Catch these before your users do. That’s the whole point of previewing.

A repeatable email testing routine

The best email teams don’t test in panic mode. They follow a routine. One that’s baked into their process, not slapped on at the end.

Here’s a simple, repeatable testing workflow you can adapt to any team or toolset.

Step 1: Final content and design check

Once your email is written and designed, review the final content in context. Check for tone, clarity, and formatting. Confirm that placeholder text is removed, images are optimized, and copy matches your brand voice.

Step 2: Code and layout review

If the email is coded, validate the HTML and CSS. Look for nested tables, inline styles, and media queries for responsiveness. If you're using a drag-and-drop builder, double-check that the exported HTML isn’t bloated or broken.

Step 3: Internal test send

Send a version to yourself and your team. View it across:

  • Desktop clients like Outlook and Gmail
  • Mobile apps on iOS and Android
  • At least one webmail client like Outlook.com

Use this as a gut check: Does it look good? Does it feel right?

Step 4: Device and client preview

Use a tool like Litmus or Email on Acid to generate previews across common environments. Focus on key clients used by your audience. Look for rendering issues, broken layouts, or dark mode mishaps.

Step 5: Functional QA

Click every single link. Test buttons. Fill out forms (if applicable). Validate alt text by disabling images. Run the email through a spam check and confirm deliverability settings are in place.

Step 6: Approval

Once the test version passes all checks, route it for approval. Keep the process simple: email threads or shared docs work fine. Make sure stakeholders know exactly what they’re reviewing.

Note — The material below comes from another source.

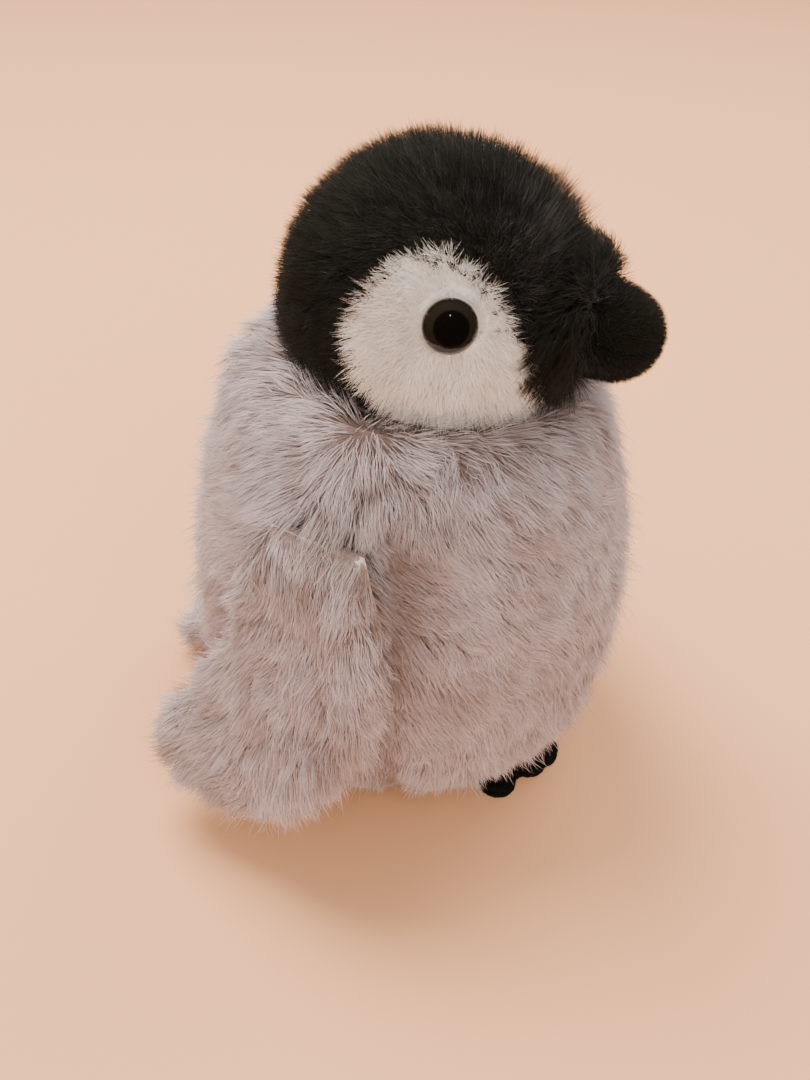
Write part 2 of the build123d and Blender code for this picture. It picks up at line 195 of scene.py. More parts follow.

Step 7: Send to a seed list

Do a final send to a small group of internal addresses (your seed list) using your ESP. Monitor delivery and rendering in live inboxes. If anything looks off, now’s your chance to fix it.

Step 8: Schedule or send

Only now is it ready to go out. Schedule your send or hit publish. And if your ESP supports A/B testing, this is the moment to set that up too.

This routine doesn’t need to take hours. With the right setup, you can run through it in under 20 minutes. And it’ll save you from headaches down the line.

Common email testing mistakes to avoid

Even experienced teams slip up. But most email testing mistakes are easy to prevent once you know what to watch for. Here are some of the most common ones that derail otherwise great campaigns.

1. Only testing in one email client

Gmail is popular, but it's not everything. If you're only testing in Gmail on desktop, you're ignoring how your email looks for Outlook users, Apple Mail users, and nearly everyone on mobile. Always test across a mix of platforms.

2. Skipping mobile previews

A large chunk of your audience reads emails on their phones. If your email isn’t mobile-friendly—if text is too small, images are too wide, or buttons are hard to tap—you’re losing conversions. Always check the mobile layout.

3. Ignoring dark mode

Dark mode isn’t just an email design trend. It’s the default for many users. If you haven’t tested your email in dark mode, logos might disappear, background colors might flip, and your text could become unreadable.

4. Forgetting to test personalization

Using first names or dynamic content? Make sure fallback values are set and rendering correctly. Broken personalization tags are a fast way to make an email look sloppy or robotic.

5. Skipping alt text

No alt text means your email loses context if images don’t load. It’s also an accessibility fail. Every image, especially those tied to CTAs, needs clear, concise alt text.

6. Overlooking broken links or buttons

It happens all the time: a typo in a URL, a button that doesn’t go anywhere, or a link that leads to the wrong landing page. Click every link manually during QA. No exceptions.

7. Relying too much on images

If your email is 90% images, and a client blocks images by default, your message is gone. Use real HTML text wherever possible. Save images for visual support, not content delivery.

8. Not running spam or deliverability checks

Your email might look great, but if it never hits the inbox, none of it matters. Always run a spam score check and make sure your SPF, DKIM, and DMARC settings are valid. Avoiding these mistakes doesn’t take much time. But it makes all the difference between an email that gets ignored and one that performs.

Wrapping up

Most email mistakes aren't about bad content or poor design. They're about skipping the final checks.

When you build testing into your workflow—not just at the end, but throughout—you avoid the common traps. You catch broken buttons. You spot mobile layout issues. You fix those rendering quirks before they go out to thousands of people.

That’s how you go from sending emails that are “fine” to ones that actually perform. And yes, email testing isn’t glamorous. But it’s what separates the pros from everyone else.